Given request | Reproduce the data exactly.

Material for this task |
________________________________________

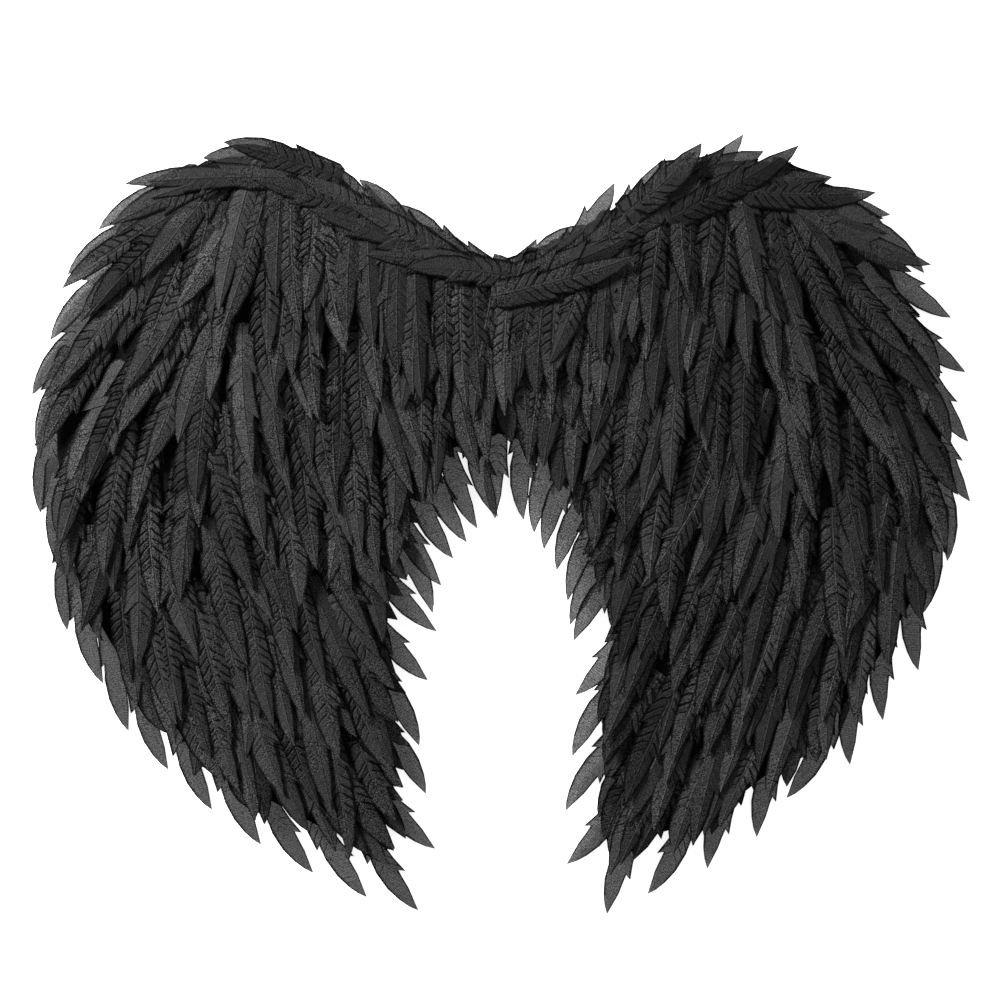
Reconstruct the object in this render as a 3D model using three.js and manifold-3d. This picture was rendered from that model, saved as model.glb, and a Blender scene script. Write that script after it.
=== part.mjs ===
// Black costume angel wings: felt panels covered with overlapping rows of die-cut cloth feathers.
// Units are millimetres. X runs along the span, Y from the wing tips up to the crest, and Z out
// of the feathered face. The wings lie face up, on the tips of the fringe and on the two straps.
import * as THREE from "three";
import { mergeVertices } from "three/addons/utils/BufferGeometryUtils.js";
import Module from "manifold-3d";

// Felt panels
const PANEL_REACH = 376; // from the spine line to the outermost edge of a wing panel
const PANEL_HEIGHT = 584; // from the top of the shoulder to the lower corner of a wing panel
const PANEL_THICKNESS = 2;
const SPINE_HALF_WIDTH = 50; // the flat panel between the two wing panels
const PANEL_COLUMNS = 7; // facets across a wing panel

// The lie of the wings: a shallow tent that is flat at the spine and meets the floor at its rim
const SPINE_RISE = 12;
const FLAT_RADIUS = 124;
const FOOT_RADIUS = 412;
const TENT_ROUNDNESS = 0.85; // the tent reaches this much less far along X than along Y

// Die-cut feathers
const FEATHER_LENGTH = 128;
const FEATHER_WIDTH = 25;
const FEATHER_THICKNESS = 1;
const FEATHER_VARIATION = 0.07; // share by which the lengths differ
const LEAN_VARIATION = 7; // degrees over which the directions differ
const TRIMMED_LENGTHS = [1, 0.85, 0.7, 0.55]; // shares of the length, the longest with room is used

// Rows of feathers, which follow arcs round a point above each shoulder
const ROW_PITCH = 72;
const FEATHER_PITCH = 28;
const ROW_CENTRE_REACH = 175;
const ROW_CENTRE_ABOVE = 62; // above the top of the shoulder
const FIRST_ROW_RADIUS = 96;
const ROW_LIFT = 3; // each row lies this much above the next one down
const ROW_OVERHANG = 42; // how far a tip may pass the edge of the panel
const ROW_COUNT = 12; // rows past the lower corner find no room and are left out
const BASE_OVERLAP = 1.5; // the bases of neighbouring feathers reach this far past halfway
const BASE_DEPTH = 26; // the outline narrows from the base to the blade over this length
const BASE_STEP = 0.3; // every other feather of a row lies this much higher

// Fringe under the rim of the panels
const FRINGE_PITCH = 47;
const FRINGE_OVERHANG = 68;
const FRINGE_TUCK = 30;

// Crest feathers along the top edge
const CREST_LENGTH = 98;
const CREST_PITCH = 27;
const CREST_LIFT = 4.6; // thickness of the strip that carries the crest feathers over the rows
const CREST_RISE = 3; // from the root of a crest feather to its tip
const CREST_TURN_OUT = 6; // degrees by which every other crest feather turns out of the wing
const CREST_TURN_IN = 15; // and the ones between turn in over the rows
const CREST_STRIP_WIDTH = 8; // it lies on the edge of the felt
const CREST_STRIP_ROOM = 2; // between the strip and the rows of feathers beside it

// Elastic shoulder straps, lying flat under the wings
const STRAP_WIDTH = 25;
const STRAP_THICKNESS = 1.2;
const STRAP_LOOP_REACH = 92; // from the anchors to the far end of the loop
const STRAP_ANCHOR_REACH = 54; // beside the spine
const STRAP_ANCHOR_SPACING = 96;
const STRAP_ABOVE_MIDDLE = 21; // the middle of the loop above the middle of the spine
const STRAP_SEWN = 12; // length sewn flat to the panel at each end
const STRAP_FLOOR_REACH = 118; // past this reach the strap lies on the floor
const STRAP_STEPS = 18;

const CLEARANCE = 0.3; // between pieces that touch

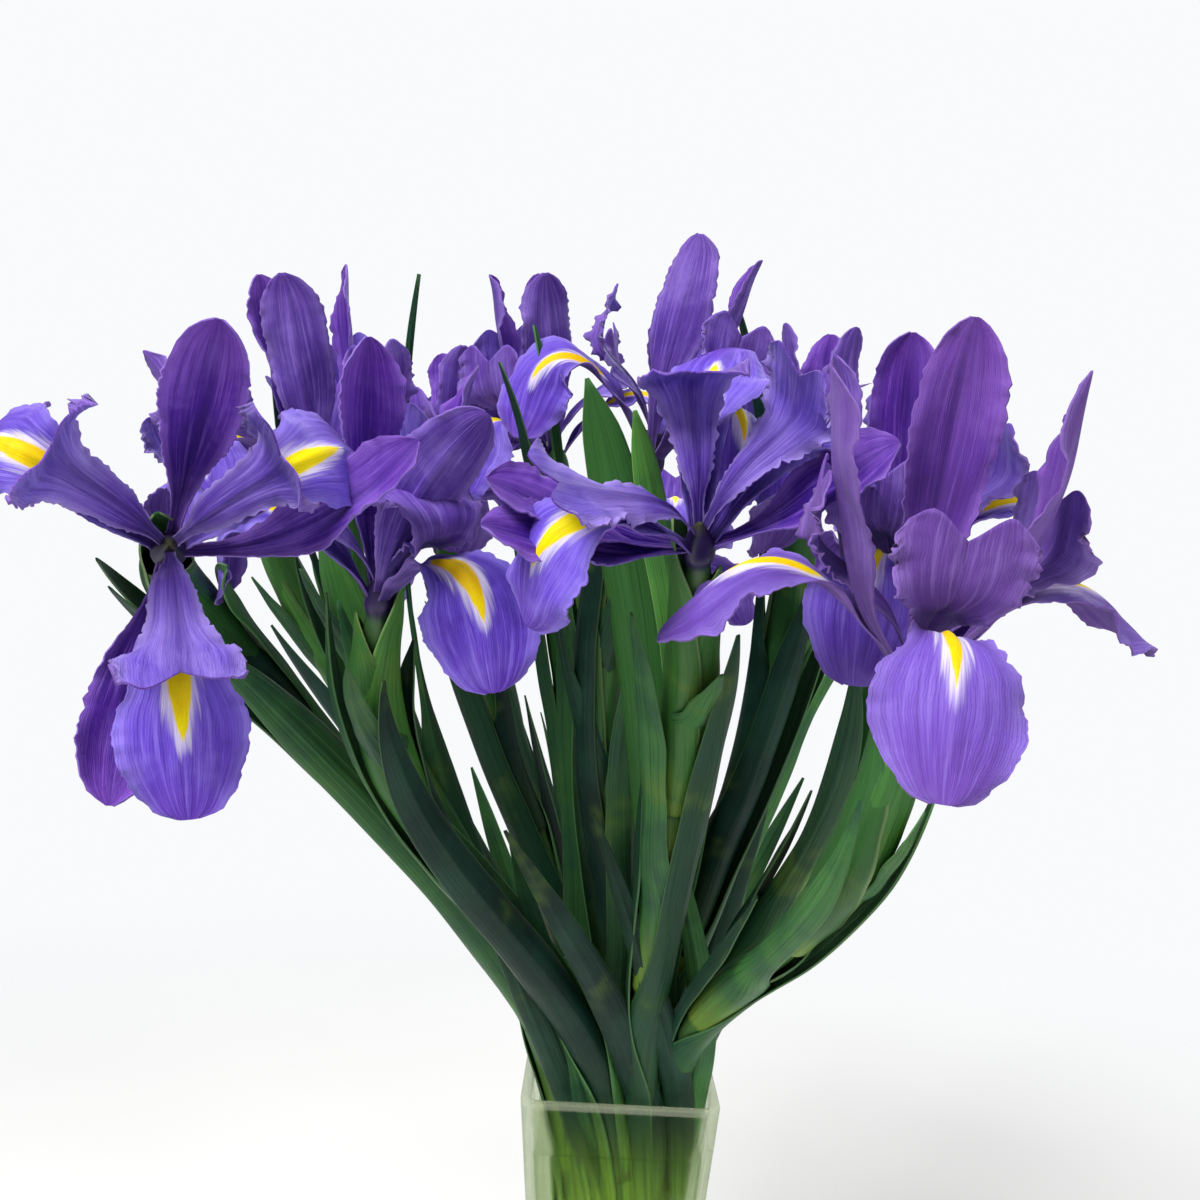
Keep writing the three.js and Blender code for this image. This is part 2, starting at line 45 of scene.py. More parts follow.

________________________________________

Output of the task |
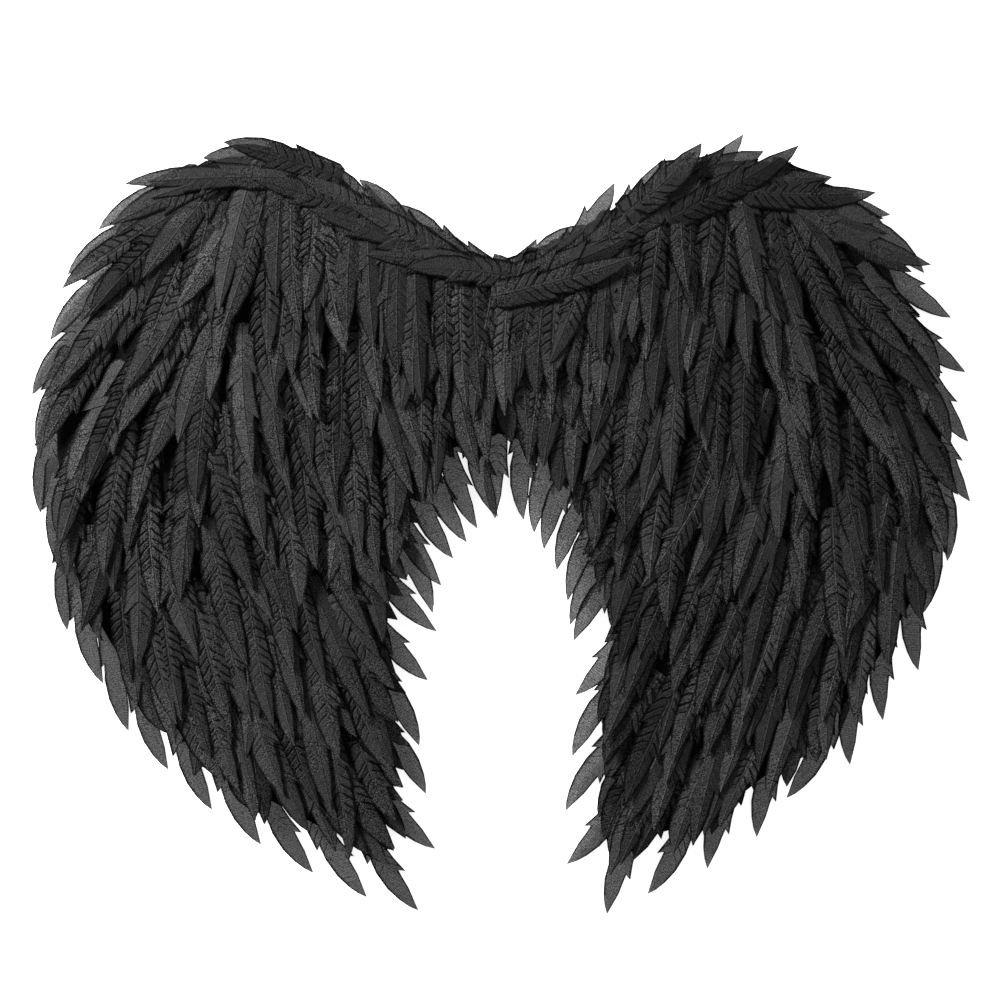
Reconstruct the object in this render as a 3D model using three.js and manifold-3d. This picture was rendered from that model, saved as model.glb, and a Blender scene script. Write that script after it.
=== part.mjs ===
// Black costume angel wings: felt panels covered with overlapping rows of die-cut cloth feathers.
// Units are millimetres. X runs along the span, Y from the wing tips up to the crest, and Z out
// of the feathered face. The wings lie face up, on the tips of the fringe and on the two straps.
import * as THREE from "three";
import { mergeVertices } from "three/addons/utils/BufferGeometryUtils.js";
import Module from "manifold-3d";

// Felt panels
const PANEL_REACH = 376; // from the spine line to the outermost edge of a wing panel
const PANEL_HEIGHT = 584; // from the top of the shoulder to the lower corner of a wing panel
const PANEL_THICKNESS = 2;
const SPINE_HALF_WIDTH = 50; // the flat panel between the two wing panels
const PANEL_COLUMNS = 7; // facets across a wing panel

// The lie of the wings: a shallow tent that is flat at the spine and meets the floor at its rim
const SPINE_RISE = 12;
const FLAT_RADIUS = 124;
const FOOT_RADIUS = 412;
const TENT_ROUNDNESS = 0.85; // the tent reaches this much less far along X than along Y

// Die-cut feathers
const FEATHER_LENGTH = 128;
const FEATHER_WIDTH = 25;
const FEATHER_THICKNESS = 1;
const FEATHER_VARIATION = 0.07; // share by which the lengths differ
const LEAN_VARIATION = 7; // degrees over which the directions differ
const TRIMMED_LENGTHS = [1, 0.85, 0.7, 0.55]; // shares of the length, the longest with room is used

// Rows of feathers, which follow arcs round a point above each shoulder
const ROW_PITCH = 72;
const FEATHER_PITCH = 28;
const ROW_CENTRE_REACH = 175;
const ROW_CENTRE_ABOVE = 62; // above the top of the shoulder
const FIRST_ROW_RADIUS = 96;
const ROW_LIFT = 3; // each row lies this much above the next one down
const ROW_OVERHANG = 42; // how far a tip may pass the edge of the panel
const ROW_COUNT = 12; // rows past the lower corner find no room and are left out
const BASE_OVERLAP = 1.5; // the bases of neighbouring feathers reach this far past halfway
const BASE_DEPTH = 26; // the outline narrows from the base to the blade over this length
const BASE_STEP = 0.3; // every other feather of a row lies this much higher

// Fringe under the rim of the panels
const FRINGE_PITCH = 47;
const FRINGE_OVERHANG = 68;
const FRINGE_TUCK = 30;

// Crest feathers along the top edge
const CREST_LENGTH = 98;
const CREST_PITCH = 27;
const CREST_LIFT = 4.6; // thickness of the strip that carries the crest feathers over the rows
const CREST_RISE = 3; // from the root of a crest feather to its tip
const CREST_TURN_OUT = 6; // degrees by which every other crest feather turns out of the wing
const CREST_TURN_IN = 15; // and the ones between turn in over the rows
const CREST_STRIP_WIDTH = 8; // it lies on the edge of the felt
const CREST_STRIP_ROOM = 2; // between the strip and the rows of feathers beside it

// Elastic shoulder straps, lying flat under the wings
const STRAP_WIDTH = 25;
const STRAP_THICKNESS = 1.2;
const STRAP_LOOP_REACH = 92; // from the anchors to the far end of the loop
const STRAP_ANCHOR_REACH = 54; // beside the spine
const STRAP_ANCHOR_SPACING = 96;
const STRAP_ABOVE_MIDDLE = 21; // the middle of the loop above the middle of the spine
const STRAP_SEWN = 12; // length sewn flat to the panel at each end
const STRAP_FLOOR_REACH = 118; // past this reach the strap lies on the floor
const STRAP_STEPS = 18;

const CLEARANCE = 0.3; // between pieces that touch

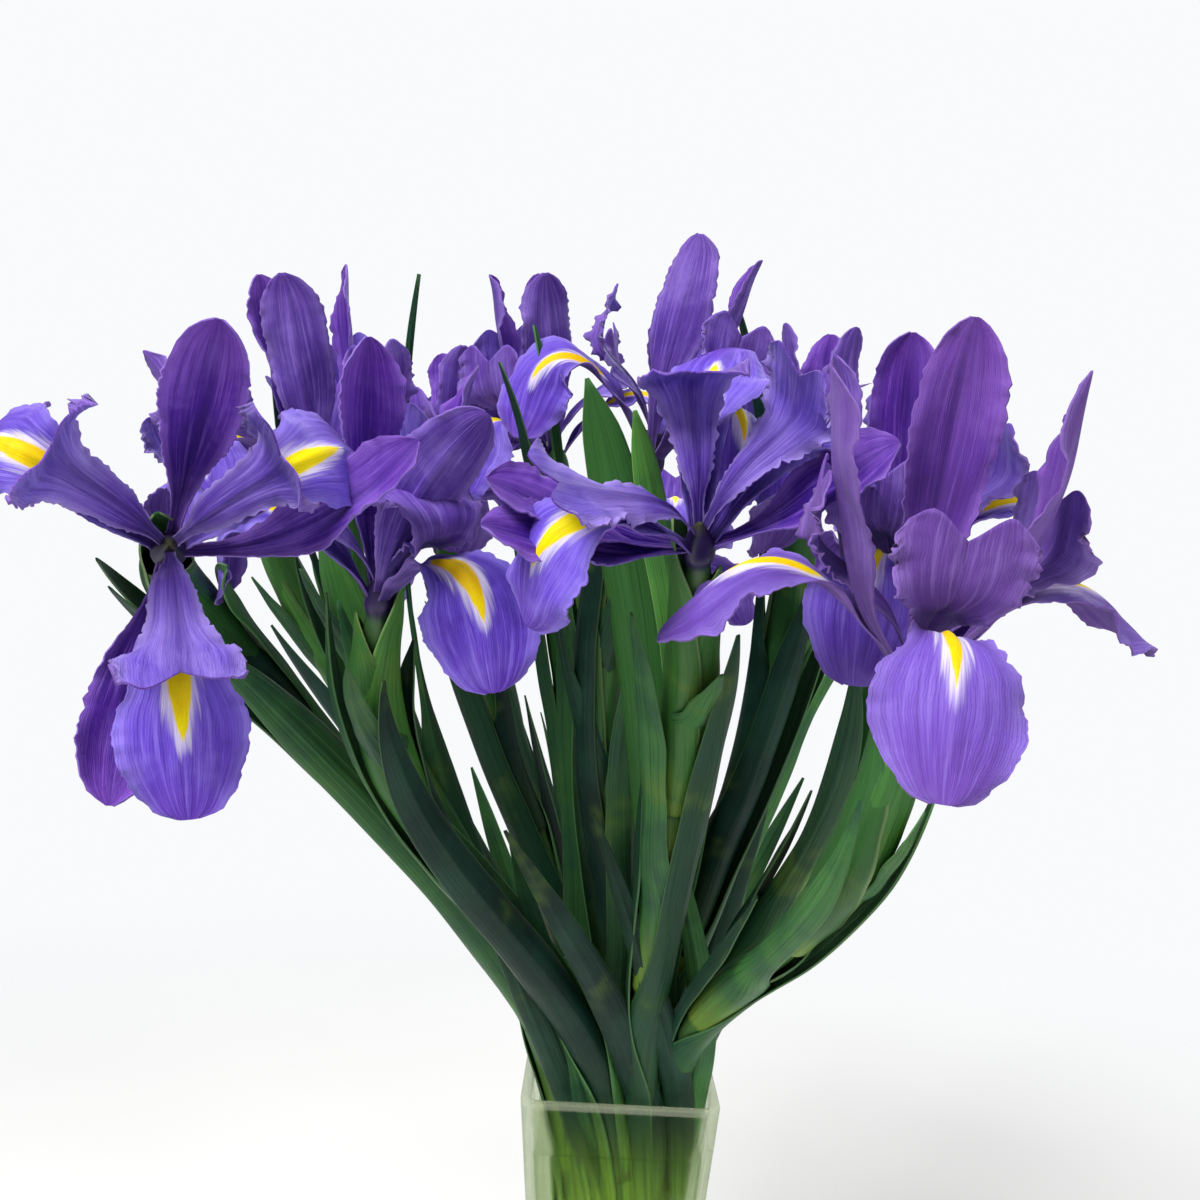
Keep writing the three.js and Blender code for this image. This is part 2, starting at line 45 of scene.py. More parts follow.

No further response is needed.